*The task*: Locate and copy each line in the data that contains the word "code".

CAD and scene scripts:

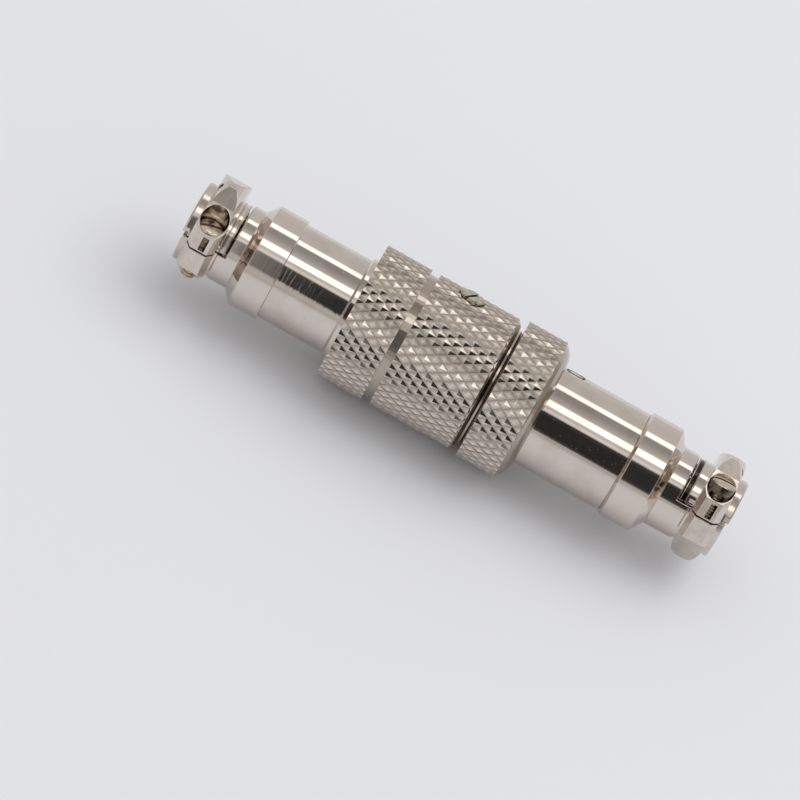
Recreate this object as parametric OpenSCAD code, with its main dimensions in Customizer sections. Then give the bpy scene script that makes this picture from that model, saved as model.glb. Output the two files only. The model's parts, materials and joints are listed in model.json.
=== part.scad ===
// In-line circular connector, mated: knurled receptacle half at -X, plug half with its
// coupling nut at +X, and a two-screw cable clamp at each end. Axis along X, resting on
// the nut. Millimetres, +Z up.

/* [Shell and nut] */
// Diameter over the knurl of the receptacle shell
shell_d = 18.5; // [17.8:0.1:20]
// Diameter over the knurl of the coupling nut
nut_d = 19.2; // [18.6:0.1:21]
// Length of the shell's front knurl
front_knurl_len = 11.4; // [9:0.1:14]
// Length of the shell's rear knurl
rear_knurl_len = 6.3; // [4:0.1:9]
// Width of the smooth groove between the knurls
groove_w = 1.2; // [0.8:0.1:2]
// Depth of that groove
groove_depth = 0.6; // [0.45:0.05:0.8]
// Length of the nut's knurl
nut_knurl_len = 5.4; // [4.4:0.1:7]
// Length of the nut's rounded rear shoulder
nut_shoulder = 1.25; // [0.8:0.05:1.8]
// Wall of the nut over the coupling thread, knurl included
nut_wall = 1.85; // [1.6:0.05:2]

/* [Knurl] */
// Diamonds round the circumference
knurl_count = 46; // [36:1:56]
// Length of one diamond along the axis
knurl_lead = 2.2; // [1.6:0.05:3]
// Height of a diamond
knurl_depth = 0.23; // [0.15:0.01:0.4]

/* [Back shells] */
// Outside diameter of the receptacle's barrel
rear_barrel_d = 13.1; // [12.6:0.1:13.6]
// Plain length of the receptacle's barrel
rear_barrel_len = 9.1; // [6:0.1:16]
// Outside diameter of the plug's barrel
plug_barrel_d = 13.6; // [13:0.1:14.2]
// Plain length of the plug's barrel
plug_barrel_len = 12; // [8:0.1:18]
// How far each tail's ring stands out from its barrel, on the radius
ring_step = 0.42; // [0.25:0.05:0.9]
// Length of the ring on the receptacle's tail
rear_ring_len = 4; // [3.4:0.1:6]
// Length of the ring on the plug's tail
plug_ring_len = 4.5; // [3.4:0.1:6]
// Diameter of the tails' noses
nose_d = 10.8; // [10.4:0.1:11.4]

/* [Cable clamps] */
// Cable opening between the grip ribs
bore_d = 7.8; // [6:0.1:8.2]
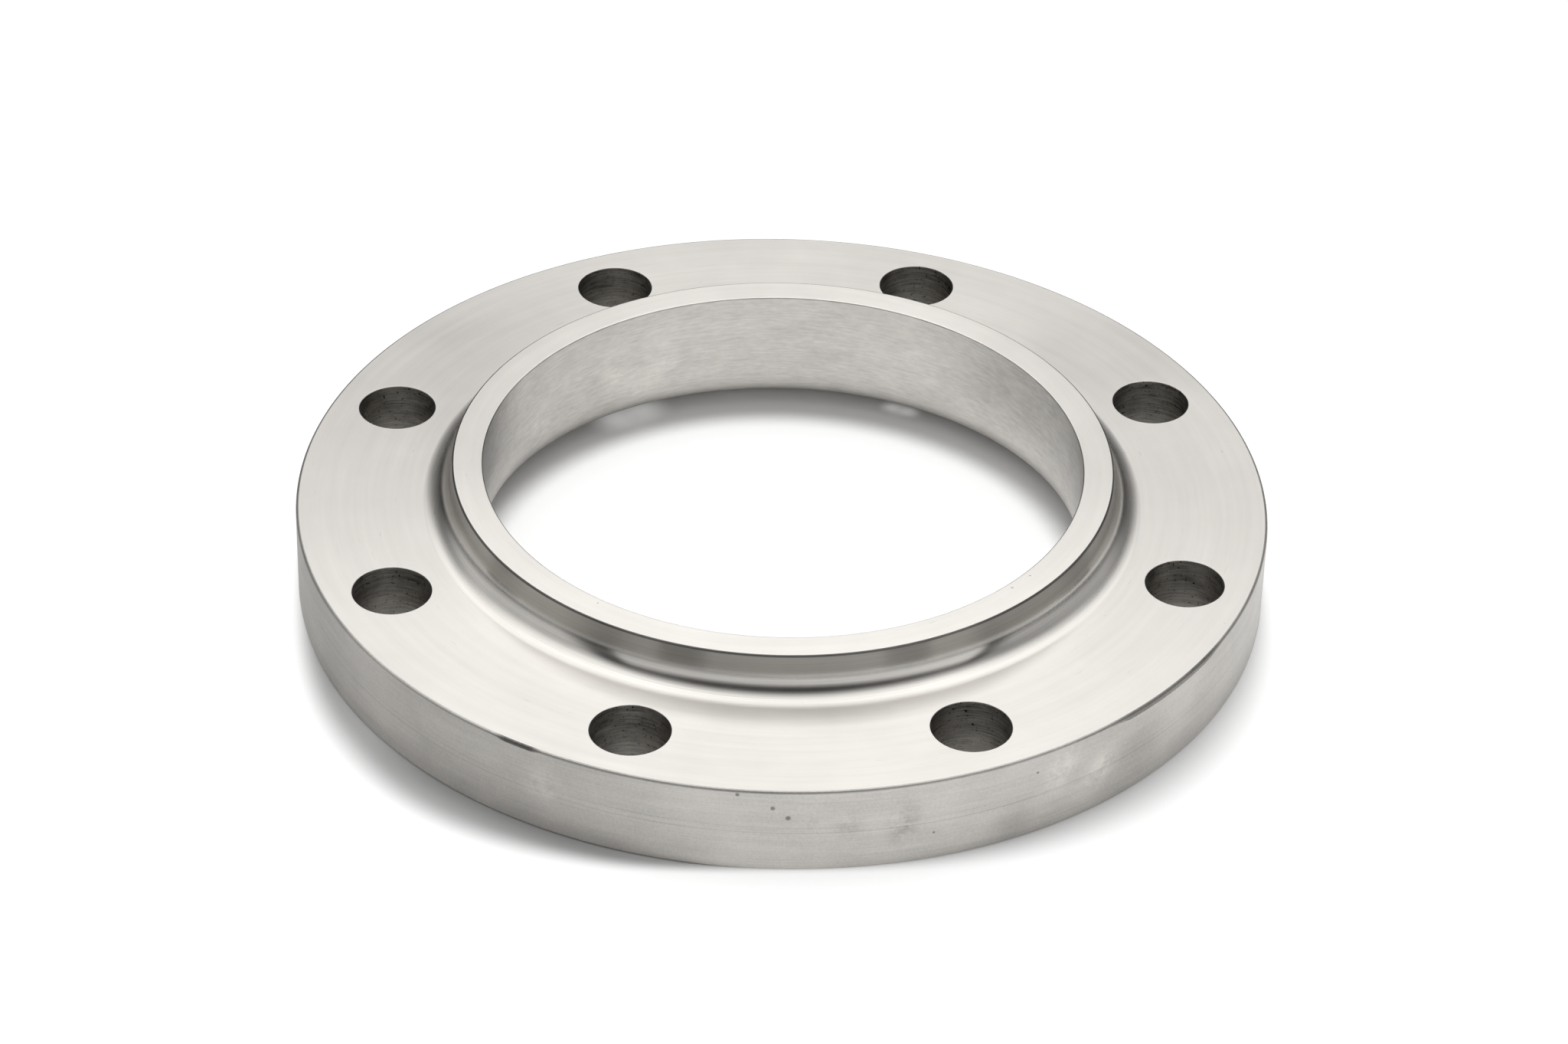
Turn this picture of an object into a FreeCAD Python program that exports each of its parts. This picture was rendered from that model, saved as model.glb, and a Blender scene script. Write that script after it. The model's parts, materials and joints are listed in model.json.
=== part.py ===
import FreeCAD, Part
import math
import os
import Sketcher

# Lap joint flange for nominal pipe size 6, class 150: a turned steel ring with a short hub,
# eight bolt holes, and a large radius where the bore meets the lap face.
# The lap face lies on z = 0 with its centre at the origin, and the hub points along +Z.
# The bolt holes straddle the X and Y axes, as pipe flanges are set up.

# Name, value in millimetres (degrees for the draft, a plain count for the holes), what it is.
SIZES = [
    ("bore_diameter", 172.2, "passes over the stub end"),
    ("bore_to_bolts", 34.55, "bore wall to bolt hole centres, for a bolt circle of 241.3"),
    ("bolts_to_rim", 19.05, "bolt hole centres to rim, for an outer diameter of 279.4"),
    ("flange_thickness", 26.4, "lap face to the face that the nuts bear on"),
    ("hub_rise", 12.0, "height of the hub above the nut face"),
    ("hub_wall", 8.8, "thickness of the hub at its top"),
    ("hub_draft", 5.0, "slope of the hub's outer wall"),
    ("hub_fillet_radius", 8.0, "hub wall into nut face"),
    ("hub_edge_break", 0.8, "chamfer on the top outer edge of the hub"),
    ("rim_edge_break", 1.2, "chamfer on both edges of the rim"),
    ("lap_corner_radius", 12.7, "bore into lap face, clears the stub end's fillet"),
    ("bore_edge_break", 0.4, "chamfer at the top of the bore"),
    ("bolt_hole_diameter", 22.2, "clearance for a 20 mm bolt"),
    ("bolt_hole_count", 8, "bolts around the flange"),
]

# Largest share of the hub's height that the fillet and the top edge may use together.
HUB_WALL_LIMIT = 0.95
TOLERANCE = 1e-4

# Radii that several features share, from the bore outwards.
BORE_RADIUS = "sizes.bore_diameter / 2"
BOLT_RADIUS = "sizes.bore_diameter / 2 + sizes.bore_to_bolts"
RIM_RADIUS = "sizes.bore_diameter / 2 + sizes.bore_to_bolts + sizes.bolts_to_rim"

# How a sketch names its own origin and X axis, and the points of a line or circle.
ORIGIN = (-1, 1)
X_AXIS = -1
START = 1
END = 2
CENTRE = 3


def make_sheet(doc):
    """Spreadsheet of the driving dimensions, one named cell each."""
    sheet = doc.addObject("Spreadsheet::Sheet", "sizes")
    for row, (name, value, note) in enumerate(SIZES, 1):
        sheet.set(f"A{row}", name)
        sheet.set(f"B{row}", str(value))
        sheet.set(f"C{row}", note)
        sheet.setAlias(f"B{row}", name)
    doc.recompute()
    return sheet


def origin_part(body, role):
    """Plane or axis of the body's own origin."""
    return next(item for item in body.Origin.OriginFeatures if item.Role == role)


def add_sketch(body, name, plane):
    """Empty sketch on one of the body's origin planes."""
    sketch = body.newObject("Sketcher::SketchObject", name)
    sketch.AttachmentSupport = [(origin_part(body, plane), "")]
    sketch.MapMode = "FlatFace"
    return sketch


def add_outline(sketch, points):
    """Closed chain of straight lines through the points, joined end to end."""
    count = len(points)
    for index in range(count):
        start = FreeCAD.Vector(*points[index], 0)
        end = FreeCAD.Vector(*points[(index + 1) % count], 0)
        sketch.addGeometry(Part.LineSegment(start, end), False)
    for index in range(count):
        following = (index + 1) % count
        sketch.addConstraint(Sketcher.Constraint("Coincident", index, END, following, START))


def add_dimension(sketch, name, constraint, expression):
    """Named dimension of a sketch, bound to the sheet."""
    number = sketch.addConstraint(constraint)
    sketch.renameConstraint(number, name)
    sketch.setExpression("Constraints." + name, expression)


def ring_edges(shape, radius, height):
    """Names of the circular edges about the Z axis with this radius at this height."""
    names = []
    for number, edge in enumerate(shape.Edges, 1):
        curve = edge.Curve
        if not isinstance(curve, Part.Circle):
            continue
        same_radius = abs(curve.Radius - radius) < TOLERANCE
        same_height = abs(curve.Center.z - height) < TOLERANCE
        if same_radius and same_height:
            names.append(f"Edge{number}")
    if not names:
        raise RuntimeError(f"no edge of radius {radius:.3f} at height {height:.3f}")
    return names


def ring_radii(sheet):
    """Radii of the bore, the bolt circle and the rim."""
    bore = sheet.bore_diameter / 2
    bolts = bore + sheet.bore_to_bolts
    return bore, bolts, bolts + sheet.bolts_to_rim


def revolve_blank(body, sheet):
    """Ring with a tapered hub, turned from its half section about the Z axis."""
    bore, _, rim = ring_radii(sheet)
    hub = bore + sheet.hub_wall
    face = sheet.flange_thickness
    top = face + sheet.hub_rise
    sketch = add_sketch(body, "half_section", "XZ_Plane")
    add_outline(sketch, [(bore, 0), (rim, 0), (rim, face), (hub, face), (hub, top), (bore, top)])
    lap_face, rim_wall, nut_face, hub_side, hub_top, bore_wall = range(6)
    for line in (lap_face, nut_face, hub_top):
        sketch.addConstraint(Sketcher.Constraint("Horizontal", line))
    for line in (rim_wall, bore_wall):
        sketch.addConstraint(Sketcher.Constraint("Vertical", line))
    sketch.addConstraint(Sketcher.Constraint("PointOnObject", lap_face, START, X_AXIS))
    add_dimension(sketch, "bore_radius",
                  Sketcher.Constraint("DistanceX", *ORIGIN, lap_face, START, bore),
                  BORE_RADIUS)
    add_dimension(sketch, "rim_radius",
                  Sketcher.Constraint("DistanceX", *ORIGIN, lap_face, END, rim),
                  RIM_RADIUS)
    add_dimension(sketch, "thickness",
                  Sketcher.Constraint("DistanceY", rim_wall, START, rim_wall, END, face),
                  "sizes.flange_thickness")
    add_dimension(sketch, "hub_height",
                  Sketcher.Constraint("DistanceY", hub_side, START, hub_side, END, top - face),
                  "sizes.hub_rise")
    add_dimension(sketch, "top_wall",
                  Sketcher.Constraint("DistanceX", hub_top, END, hub_top, START, hub - bore),
                  "sizes.hub_wall")
    add_dimension(sketch, "base_wall",
                  Sketcher.Constraint("DistanceX", bore_wall, END, hub_side, START, hub - bore),
                  "sizes.hub_wall + sizes.hub_rise * tan(sizes.hub_draft * 1 deg)")
    blank = body.newObject("PartDesign::Revolution", "turned_blank")
    blank.Profile = sketch
    blank.ReferenceAxis = (sketch, ["V_Axis"])
    blank.Angle = 360
    body.Document.recompute()


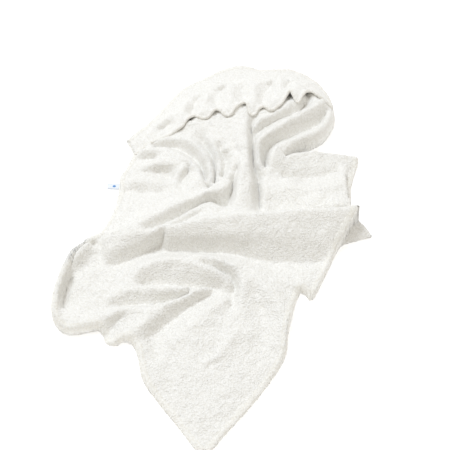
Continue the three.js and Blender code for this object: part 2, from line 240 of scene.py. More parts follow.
# The lie of the cloth: lines along its crests, feet and valleys as x, y and height in mm. The cloth
# is stretched smoothly between them.
lie = {
    "top of the band": [
        (-84, -7, 46), (-69, -4, 52), (-47, 0, 56), (-10, 5, 58), (26, 10, 60), (81, 13, 62),
        (155, 19, 63), (229, 25, 62), (266, 32, 58),
    ],
    "face of the band": [
        (-80, -23, 34), (-29, -20, 40), (26, -19, 41), (99, -20, 42), (173, -15, 42), (221, -5, 40),
    ],
    "foot of the band": [
        (-89, -30, 5), (-29, -38, 7), (26, -40, 7), (63, -49, 4), (100, -57, 3), (155, -60, 3),
        (196, -57, 3),
    ],
    "top of the left roll": [
        (-190, -15, 38), (-162, -3, 41), (-129, 11, 43), (-95, 33, 44), (-58, 54, 44), (-24, 69, 43),
        (8, 82, 42), (27, 100, 40),
    ],
    "peak under it": [
        (-168, -23, 40), (-121, -13, 42), (-84, 4, 43), (-48, 26, 44), (-15, 49, 44), (-4, 45, 44),
        (11, 29, 44), (23, 19, 48),
    ],
    "valley behind the peak": [
        (-129, -2, 30), (-108, 7, 26), (-86, 20, 24), (-49, 45, 22), (-21, 67, 20), (-4, 71, 18),
        (11, 61, 12), (25, 63, 10),
    ],
    "saddle from the peak to the band": [(-69, -5, 43), (-44, 10, 44), (-18, 21, 45), (8, 19, 48)],
    "face of the left roll": [(-189, -42, 30), (-157, -34, 31), (-121, -22, 33), (-103, -14, 34)],
    "foot of the left roll": [
        (-199, -69, 8), (-176, -62, 6), (-149, -48, 5), (-122, -29, 4), (-102, -15, 5),
    ],
    "left end of the roll": [(-200, -22, 32), (-199, -44, 26), (-197, -56, 18)],
    "floor left of the roll": [(-214, -9, 14), (-212, -33, 10), (-209, -59, 9)],
    "plateau": [(-184, 34, 24), (-153, 50, 27), (-116, 63, 29), (-78, 76, 31), (-46, 77, 35)],
    "left edge": [(-166, 187, 9), (-174, 155, 11), (-182, 125, 11), (-186, 79, 13), (-200, 14, 17)],
    "ledge": [(-163, 121, 19), (-128, 116, 25), (-98, 107, 28), (-50, 88, 34), (-25, 77, 39)],
    "hollow under the ledge": [(-175, 104, 6), (-147, 97, 9), (-124, 93, 14), (-102, 92, 19)],
    "dish": [(-140, 146, 16), (-120, 138, 13), (-102, 135, 11), (-84, 129, 12)],
    "curl": [(-73, 98, 33), (-79, 116, 31), (-70, 135, 32), (-53, 146, 34), (-37, 140, 36)],
    "slit of the curl": [(-68, 110, 20), (-63, 127, 17), (-57, 140, 17), (-51, 150, 20)],
    "inner lip of the curl": [(-56, 104, 31), (-39, 130, 33)],
    "inner arch": [
        (-152, 196, 19), (-128, 193, 26), (-101, 189, 31), (-79, 179, 34), (-43, 148, 38),
        (-33, 128, 38), (-29, 109, 38), (-23, 98, 36),
    ],
    "soft dip inside the arch": [(-161, 184, 3), (-120, 184, 12)],
    "second crest inside it": [(-145, 151, 22), (-120, 151, 28), (-67, 152, 33)],
    "groove over the arch": [
        (-134, 220, 6), (-108, 214, 10), (-81, 208, 11), (-61, 192, 12), (-43, 179, 12), (-30, 159, 12),
        (-20, 118, 13),
    ],
    "outer arch": [
        (-149, 213, 14), (-127, 219, 20), (-101, 221, 27), (-73, 218, 33), (-48, 204, 37),
        (-30, 185, 39), (-18, 161, 40), (-10, 136, 40), (-8, 113, 39), (-10, 96, 36),
    ],
    "dark end of the arch": [(-18, 101, 20), (-10, 98, 20)],
    "second groove": [(-31, 222, 23), (-21, 208, 20), (-11, 191, 19), (-1, 155, 17), (-4, 108, 14)],
    "thin ridge": [(-19, 214, 38), (-7, 191, 38), (5, 145, 36), (2, 98, 36)],
    "third groove": [(5, 197, 27), (13, 177, 21), (19, 158, 19), (9, 123, 20)],
    "arched ridge": [(15, 187, 39), (25, 188, 41), (33, 176, 40), (33, 152, 39), (23, 114, 40)],
    "groove left of the pleat": [
        (35, 193, 42), (43, 183, 38), (46, 163, 35), (44, 142, 33), (38, 125, 30), (32, 110, 23),
        (30, 95, 18), (23, 62, 14),
    ],
    "long pleat": [
        (45, 277, 45), (45, 213, 48), (46, 174, 49), (46, 136, 50), (44, 99, 50), (38, 45, 47),
        (32, 27, 46),
    ],
    "groove right of the pleat": [
        (69, 267, 38), (71, 249, 28), (73, 224, 20), (73, 188, 17), (74, 160, 14), (80, 139, 8),
        (83, 115, 4), (85, 86, 4), (84, 60, 4),
    ],
    "near side of the first roll": [(78, 195, 45), (81, 159, 36), (85, 146, 28), (95, 128, 22)],
    "top of the first roll": [
        (78, 197, 46), (90, 207, 49), (116, 229, 51), (147, 251, 53), (201, 290, 51), (217, 311, 46),
    ],
    "hollow of the first roll": [
        (98, 158, 4), (98, 175, 8), (101, 193, 14), (107, 205, 18), (123, 216, 20), (178, 244, 21),
        (206, 261, 20), (222, 290, 18),
    ],
    "top of the second roll": [
        (108, 144, 30), (105, 159, 36), (109, 174, 40), (123, 189, 43), (145, 200, 45), (175, 213, 45),
        (202, 231, 43), (220, 255, 39), (230, 287, 34),
    ],
    "turn round the notch": [(112, 135, 23), (124, 127, 21), (143, 126, 19), (163, 130, 17)],
    "upper crest of the right flap": [(148, 146, 19), (184, 155, 20), (224, 161, 18), (254, 171, 13)],
    "dip of the right flap": [(134, 128, 10), (164, 132, 8), (203, 139, 8), (239, 149, 8)],
    "lower crest of the right flap": [
        (92, 110, 24), (132, 98, 26), (170, 95, 27), (209, 97, 28), (240, 104, 28),
    ],
    "flap under the band": [(95, 72, 16), (126, 65, 13), (160, 60, 14)],
    "ridge beside the band": [(176, 82, 22), (197, 66, 25), (225, 57, 28), (253, 53, 30)],
    "edge of the flap's top layer": [(248, 152, 20), (250, 124, 24), (250, 100, 24), (252, 78, 22)],
    "layer under that edge": [(270, 161, 3), (268, 111, 3)],
    "cloth in front of the hood": [(-23, 241, 37), (7, 233, 40), (31, 231, 43)],
    "lower part of it": [(-9, 216, 36), (19, 208, 39), (39, 200, 42)],
    "ridge from the hood to the left": [(-21, 253, 38), (-41, 241, 34), (-67, 234, 30), (-93, 225, 25)],
    "pocket of the first gather": [(-68, 254, 22), (-50, 272, 20), (-36, 268, 24)],
    "cloth along the hood's edge": [
        (-23, 264, 38), (-7, 258, 42), (11, 261, 42), (25, 262, 43), (39, 273, 43), (53, 284, 46),
        (67, 266, 42), (81, 271, 42), (100, 270, 43), (118, 275, 44),
    ],
    "roll out of the hood": [(73, 239, 42), (91, 255, 45), (117, 269, 47), (142, 287, 48), (155, 306, 46)],
    "groove between the rolls": [
        (77, 229, 27), (85, 244, 28), (104, 258, 30), (139, 273, 31), (166, 288, 30), (179, 310, 26),
    ],
    "rim of the lobe": [
        (-215, 2, 14), (-244, -24, 26), (-258, -47, 30), (-272, -82, 32), (-281, -118, 32),
        (-283, -153, 32), (-280, -180, 30), (-271, -193, 25),
    ],
    "inside of the rim": [
        (-227, -21, 8), (-241, -29, 4), (-253, -47, 3), (-263, -75, 3), (-270, -105, 3),
        (-274, -134, 3), (-272, -156, 5),
    ],
    "dish of the lobe": [
        (-221, -35, 12), (-234, -62, 13), (-246, -100, 13), (-255, -138, 13), (-222, -111, 14),
        (-208, -83, 13),
    ],
    "flat of the lobe": [(-194, -97, 14), (-192, -122, 15), (-213, -154, 17), (-233, -175, 18)],
    "front edge of the lobe": [(-259, -194, 23), (-234, -194, 24), (-213, -195, 26), (-201, -202, 24)],
    "first low crest": [
        (-150, -133, 19), (-149, -113, 23), (-141, -93, 28), (-123, -80, 32), (-100, -71, 34),
        (-73, -69, 34), (-46, -75, 34), (-21, -84, 35), (1, -94, 33), (19, -105, 28), (26, -115, 23),
    ],
    "its hook": [
        (-23, -70, 19), (-3, -75, 14), (15, -83, 9), (28, -96, 6), (34, -112, 5), (33, -134, 7),
        (28, -160, 12),
    ],
    "crest over the hook": [
        (-50, -56, 24), (-19, -61, 29), (8, -70, 32), (31, -83, 33), (46, -103, 31), (49, -130, 28),
        (40, -180, 17),
    ],
    "foot of the first low crest": [
        (-131, -110, 9), (-100, -110, 8), (-46, -113, 6), (-19, -115, 6), (1, -113, 6),
    ],
    "second low crest": [
        (-187, -139, 19), (-161, -130, 24), (-134, -125, 26), (-98, -125, 26), (-63, -126, 25),
        (-27, -129, 22),
    ],
    "its foot": [(-187, -155, 8), (-161, -152, 6), (-125, -149, 5), (-99, -147, 5), (-46, -127, 6)],
    "third low crest": [
        (-196, -183, 21), (-180, -175, 25), (-158, -168, 26), (-132, -166, 26), (-105, -166, 27),
        (-83, -158, 27), (-35, -131, 22), (-13, -122, 18),
    ],
    "black hollow": [(-195, -220, 2), (-187, -208, 2), (-181, -195, 3), (-173, -183, 8), (-157, -173, 15)],
    "fourth low crest": [(-167, -225, 17), (-150, -219, 23), (-117, -188, 27), (-100, -175, 28)],
    "groove along the front flap": [
        (-113, -213, 5), (-80, -183, 4), (-63, -165, 4), (-28, -135, 4), (8, -115, 6),
    ],
    "left swell of the flap": [(-127, -233, 16), (-118, -253, 14), (-102, -274, 12)],
    "flap": [(-74, -232, 14), (-44, -202, 20), (-6, -164, 23), (19, -144, 20)],
    "flap's middle": [(-32, -281, 12), (12, -244, 20), (39, -207, 22)],
    "ripple": [
        (66, -87, 26), (86, -119, 30), (103, -146, 31), (120, -177, 29), (129, -209, 26),
        (130, -237, 21),
    ],
    "dip beside the ripple": [(74, -132, 17), (79, -161, 11), (85, -200, 9), (81, -238, 8)],
    "tuck": [(152, -118, 4), (160, -130, 4)],
    "over the tuck": [(127, -107, 17), (148, -115, 16), (168, -122, 11)],
    "right low cloth": [(135, -84, 14), (162, -86, 14), (186, -78, 11)],
    "front tip": [(-33, -331, 9), (17, -313, 10), (59, -267, 10)],
    "right side of the long pleat": [
        (59, 277, 45), (61, 244, 46), (60, 210, 46), (62, 176, 47), (61, 138, 47), (65, 104, 44),
        (62, 50, 40),
    ],
    "flap beside the groove": [(88, 116, 25), (92, 94, 26), (93, 71, 24), (95, 55, 20)],
    "left end of the band": [(-86, -12, 44), (-86, -21, 31), (-87, -28, 15)],
    "floor beside the band's end": [(-97, -12, 12), (-98, -25, 7)],
    "inner side of the rim": [
        (-222, -12, 18), (-237, -27, 24), (-251, -48, 28), (-266, -83, 30), (-275, -119, 30),
        (-277, -152, 30), (-276, -171, 28),
    ],
    "creases of the peak": [(-81, 0, 36), (-57, 13, 37), (-33, 31, 38)],
    "upper side of the dish": [(-130, 151, 19), (-107, 148, 16), (-87, 145, 17)],
    "hollow beside it": [(-115, -214, 6), (-107, -233, 6), (-94, -257, 8)],
    "dip right of the ripple": [(116, -107, 18), (133, -139, 15), (144, -166, 13)],
    "low swell at the right": [(148, -188, 16), (147, -213, 15)],
    "second ripple": [(36, -232, 14), (29, -263, 12), (15, -295, 9)],
    "dip beside it": [(8, -206, 14), (-2, -244, 12), (-13, -277, 10)],
    "right end of the band": [(264, 25, 56), (253, 5, 46), (225, -39, 18), (209, -60, 11)],
    "left side of the front flap": [(-92, -312, 6), (-64, -350, 5), (-24, -395, 5)],
    "right side of the front flap": [(113, -240, 12), (83, -288, 7), (42, -340, 5), (-1, -394, 5)],
    "behind the band": [(81, 37, 18), (155, 43, 18), (229, 49, 18), (266, 56, 18)],
}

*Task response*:
Recreate this object as parametric OpenSCAD code, with its main dimensions in Customizer sections. Then give the bpy scene script that makes this picture from that model, saved as model.glb. Output the two files only. The model's parts, materials and joints are listed in model.json.
Continue the three.js and Blender code for this object: part 2, from line 240 of scene.py. More parts follow.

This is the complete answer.